--- Aim of the exercise ---
Beginning with the first line of the entries below, quote each line until you reach and include the line with "pen that can".
----------------------------------------
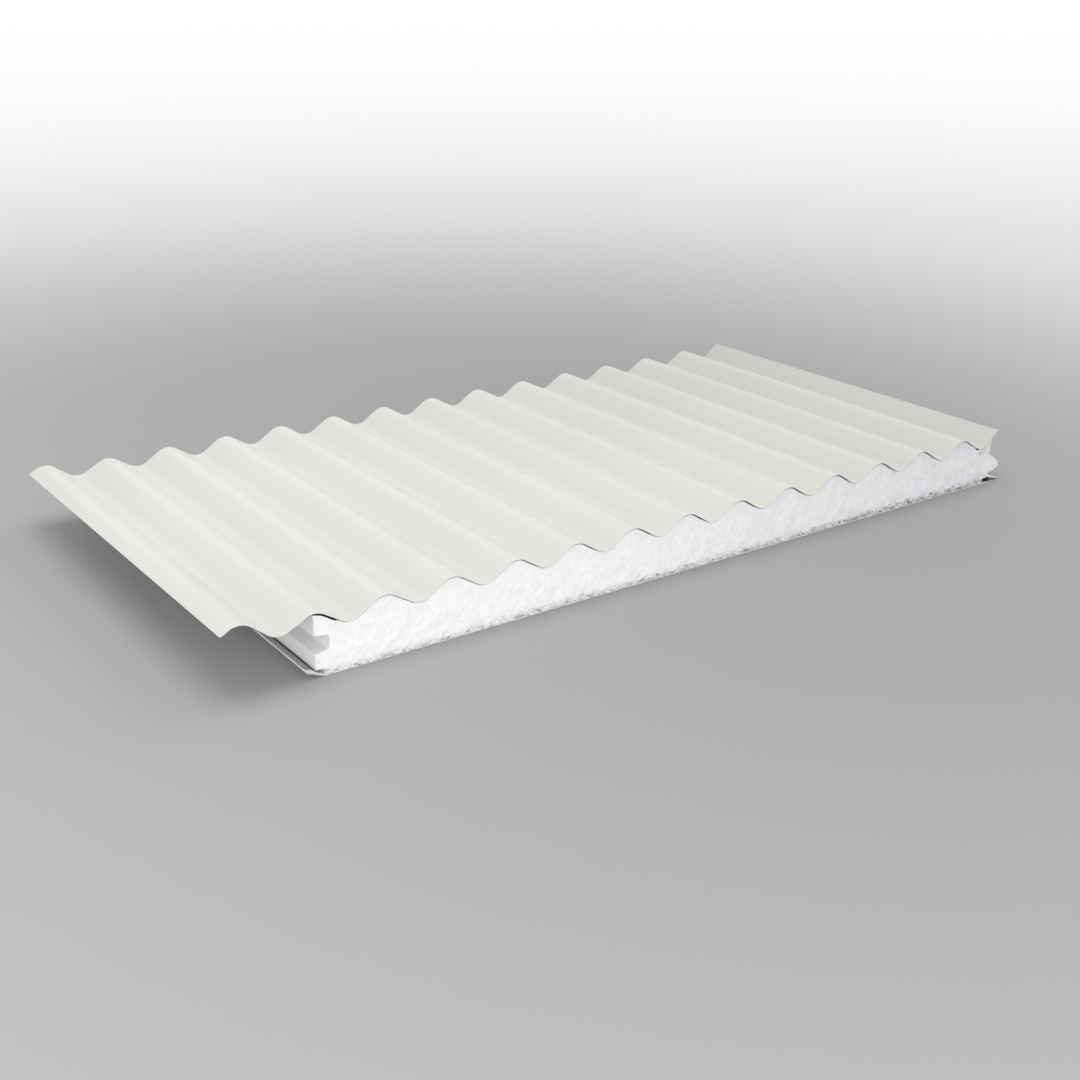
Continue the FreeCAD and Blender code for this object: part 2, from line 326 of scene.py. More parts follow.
TAPER = (MOUTH_HALF - FLOOR_HALF) / GROOVE_DEEP
TAPER_ANGLE = math.atan(TAPER)
print("rebate over the flange", [round(side / MM, 2) for side in FLANGE_REBATE])

# %% A pen for the outline
CORNER_STEPS = 5


def corner_rest(radius, turn):
    """How much of a side its rounded corner takes."""
    return radius * math.tan(abs(turn) / 2)


class Outline(Pen):
    """A pen that can also run straight to a place, round a sharp corner."""

    def to(self, x, z):
        step = Vector((x, self.place.y, z)) - self.place
        self.heading = math.atan2(step.z, step.x)
        self.straight(step.length)

    def run_rounded(self, first, turn, radius, second):
        """Two tapered sides and the level one between them, with rounded corners."""
        rest = corner_rest(radius, turn)
        self.straight(first - rest)
        self.bend(radius, turn, CORNER_STEPS)
        self.straight(second - 2 * rest)
        self.bend(radius, turn, CORNER_STEPS)
        self.straight(first - rest)


# %% Draw the foam's section
corner = Vector((foam_low.x, FRONT, foam_high.z))
foam = start_point("foam_block", corner)
pen = Outline(corner)
for _ in range(WAVES - 1):
    wave_on(pen, GLUE_LINE)
pen.bend(BEND - GLUE_LINE, -FLANK_ANGLE, BEND_STEPS // 2)
pen.straight(FLANK_RUN)
pen.bend(BEND + GLUE_LINE, FLANK_ANGLE + LIP_ANGLE, BEND_STEPS)
pen.straight((FOAM_RIGHT - pen.place.x) / math.cos(LIP_ANGLE))
SHOULDER_Z = pen.place.z

root_half = MOUTH_HALF - TONGUE_PLAY + TAPER * FOAM_GAP
tip_half = MOUTH_HALF - TONGUE_PLAY + TAPER * (FOAM_GAP - TONGUE_REACH)
pen.to(FOAM_RIGHT, JOINT_Z + root_half)
pen.heading = -TAPER_ANGLE
pen.run_rounded(
    TONGUE_REACH / math.cos(TAPER_ANGLE), TAPER_ANGLE - math.pi / 2, TONGUE_ROUND, 2 * tip_half
)
pen.to(FOAM_RIGHT, SKIN)
pen.to(FLANGE_REBATE[0], SKIN)
pen.to(*FLANGE_REBATE)
pen.to(foam_low.x, FLANGE_REBATE[1])
pen.to(foam_low.x, JOINT_Z - MOUTH_HALF)
pen.heading = TAPER_ANGLE
pen.run_rounded(
    GROOVE_DEEP / math.cos(TAPER_ANGLE), math.pi / 2 - TAPER_ANGLE, GROOVE_ROUND, 2 * FLOOR_HALF
)
pen.to(foam_low.x, foam_high.z)
bpy.ops.mesh.select_all(action="SELECT")
bpy.ops.mesh.remove_doubles(threshold=SAME_PLACE)
bpy.ops.mesh.edge_face_add()
print("outline points", len(bmesh.from_edit_mesh(foam.data).verts), "shoulder", SHOULDER_Z)

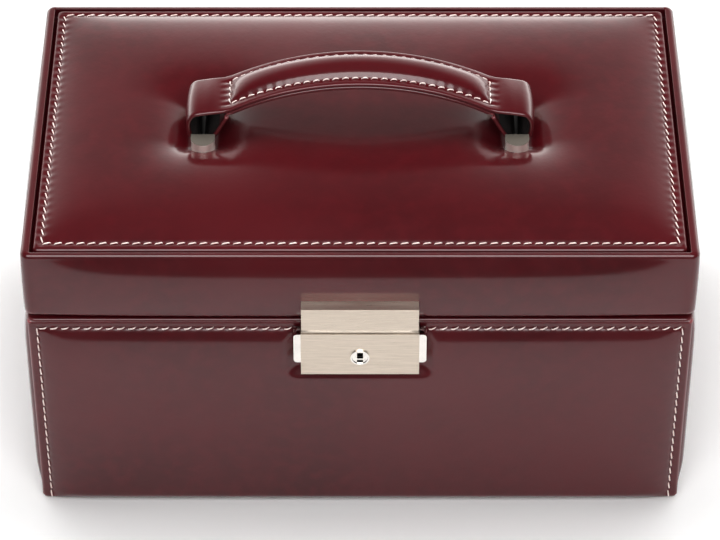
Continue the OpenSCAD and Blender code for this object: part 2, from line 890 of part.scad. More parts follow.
module tray_dividers() {
    half_w = tray_room_w / 2;
    half_d = tray_room_d / 2;
    half_t = partition_t / 2;
    module wall_x(x0, x1, y) {
        box([x0, y - half_t, tray_room_floor], [x1, y + half_t, partition_top]);
    }
    module wall_y(x, y0, y1) {
        box([x - half_t, y0, tray_room_floor], [x + half_t, y1, partition_top]);
    }
    color(suede) {
        wall_y(tray_split_x, -half_d, half_d);
        wall_x(-half_w, tray_split_x, tray_split_y);
        wall_y((tray_split_x - half_w) / 2, tray_split_y, half_d);
        for (y = [-half_d / 3, half_d / 3]) wall_x(tray_split_x, half_w, y);
    }
}

// Soft rolls side by side: a ring sits in the cleft between two of them
module ring_rolls() {
    length = tray_split_x - partition_t / 2 + tray_room_w / 2;
    run = tray_split_y - partition_t / 2 + tray_room_d / 2;
    pitch = run / roll_count;
    color(suede) for (i = [0 : roll_count - 1])
        translate([-tray_room_w / 2 + length / 2, -tray_room_d / 2 + (i + 0.5) * pitch,
                   tray_room_floor + roll_r])
            rotate([0, 90, 0]) cylinder(r = roll_r, h = length - 0.4, center = true);
}

// Leather lifting tabs on the tray's end walls
module tray_pulls() {
    tab_w = 18;
    tab_h = 9;
    tab_t = 1.5;
    tab_r = 4;
    color(leather) for (side = [-1, 1])
        translate([side * (tray_w / 2 - tray_t / 2), 0, tray_top])
            rotate([90, 0, 90]) linear_extrude(tab_t, center = true) union() {
                translate([0, tab_h / 4]) square([tab_w, tab_h / 2], center = true);
                translate([0, tab_h / 2]) rounded_rect(tab_w, tab_h, tab_r);
            }
}

base_core();
base_cover();
side_cover_left();
side_cover_right();
base_rim_binding();
base_lining();
tray_ledges();
divider_long();
dividers_short();
hinge_leaf_base();
hinge_leaf_lid();
hinge_pin();
hinge_screws_base();
hinge_screws_lid();
lock_housing();
lock_back_plate();
lock_screws();
lock_barrel();
lock_plug();
lock_cam();
lock_cam_clip();
lock_button_left();
lock_button_right();
latch_slide_left();
latch_slide_right();
lock_spring_left();
lock_spring_right();
lid_core();
lid_band();
lid_panel_board();
lid_top_panel();
lid_lining();
mirror_frame();
lid_mirror();
lock_hasp();
hasp_screws();
handle_strap();
handle_filler();
handle_pin_left();
handle_pin_right();
handle_post_front_left();
handle_post_front_right();
handle_post_rear_left();
handle_post_rear_right();
handle_washers();
handle_screws();
tray_shell();
tray_lining();
tray_dividers();
ring_rolls();
tray_pulls();
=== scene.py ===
"""Leather jewellery case: leather, thread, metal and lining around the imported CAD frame."""

import math
import random

import bmesh
import bpy
import numpy as np
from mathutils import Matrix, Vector


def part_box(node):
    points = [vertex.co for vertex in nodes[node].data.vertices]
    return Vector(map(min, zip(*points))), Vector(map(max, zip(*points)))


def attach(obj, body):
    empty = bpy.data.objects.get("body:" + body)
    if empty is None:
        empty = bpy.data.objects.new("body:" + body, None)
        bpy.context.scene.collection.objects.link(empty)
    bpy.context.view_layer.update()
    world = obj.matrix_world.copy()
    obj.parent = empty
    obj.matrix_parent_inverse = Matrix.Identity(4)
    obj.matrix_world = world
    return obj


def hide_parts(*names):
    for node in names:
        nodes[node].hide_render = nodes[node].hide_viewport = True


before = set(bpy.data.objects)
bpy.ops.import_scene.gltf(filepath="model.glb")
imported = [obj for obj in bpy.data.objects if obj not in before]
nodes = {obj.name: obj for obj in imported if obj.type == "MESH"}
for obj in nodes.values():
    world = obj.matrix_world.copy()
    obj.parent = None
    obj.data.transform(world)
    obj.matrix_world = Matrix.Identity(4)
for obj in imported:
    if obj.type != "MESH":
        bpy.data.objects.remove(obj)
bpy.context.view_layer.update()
MM = 0.001


def span(node):
    """A node's lowest and highest corner, in millimetres."""
    low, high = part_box(node)
    return np.array(low) / MM, np.array(high) / MM


# ---- Driving sizes, in millimetres, from the frame ----

HALF_W, HALF_D, CORE_TOP = span("base_cover")[1]
BASE_TOP = span("base_rim_binding")[1][2]
LID_LOW, LID_HIGH = (v[2] for v in span("lid_band"))
PANEL_LOW, PANEL_HIGH = span("lid_top_panel")
PANEL_W, PANEL_D = PANEL_HIGH[0], PANEL_HIGH[1]
PAD_FLOOR = PANEL_LOW[2]
CORNER_R = 3.5
STITCH = 4.4
THREAD_R = 0.31
THREAD_LIFT = 0.3
TOP_ROW_INSET = 2.8
FRONT_ROW_INSET = 3.8
FRONT_ROW_DROP = 4.0
PIN_LOW, PIN_HIGH = span("handle_pin_right")
PIN_X, PIN_Z = (PIN_LOW[0] + PIN_HIGH[0]) / 2, (PIN_LOW[2] + PIN_HIGH[2]) / 2
HINGE_Y, HINGE_Z = ((a + b) / 2 for a, b in zip(*(v[1:] for v in span("hinge_pin"))))
LOCK_LOW, LOCK_HIGH = span("lock_housing")


# ---- Meshes ----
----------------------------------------
--- Response to the exercise ---
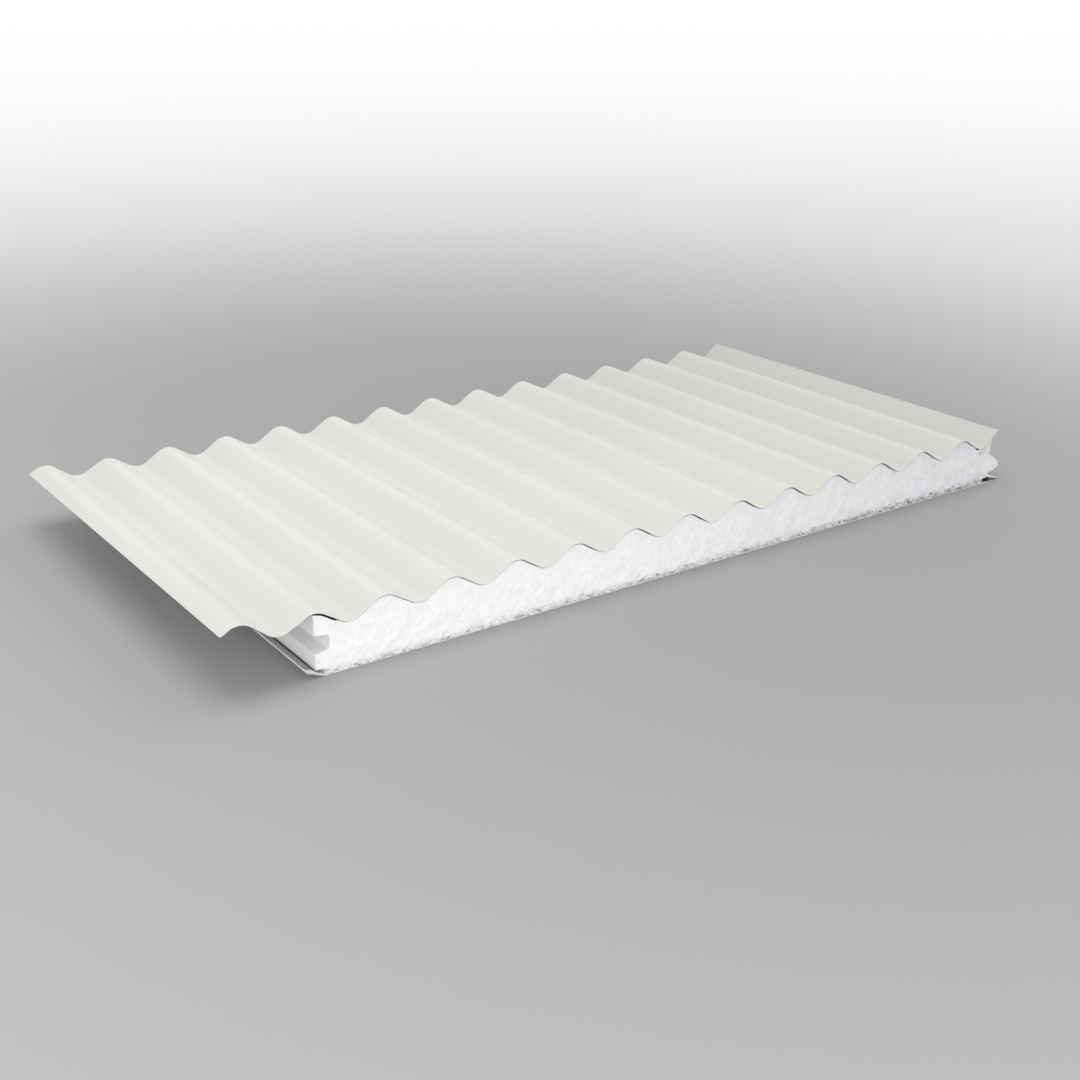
Continue the FreeCAD and Blender code for this object: part 2, from line 326 of scene.py. More parts follow.
TAPER = (MOUTH_HALF - FLOOR_HALF) / GROOVE_DEEP
TAPER_ANGLE = math.atan(TAPER)
print("rebate over the flange", [round(side / MM, 2) for side in FLANGE_REBATE])

# %% A pen for the outline
CORNER_STEPS = 5


def corner_rest(radius, turn):
    """How much of a side its rounded corner takes."""
    return radius * math.tan(abs(turn) / 2)


class Outline(Pen):
    """A pen that can also run straight to a place, round a sharp corner."""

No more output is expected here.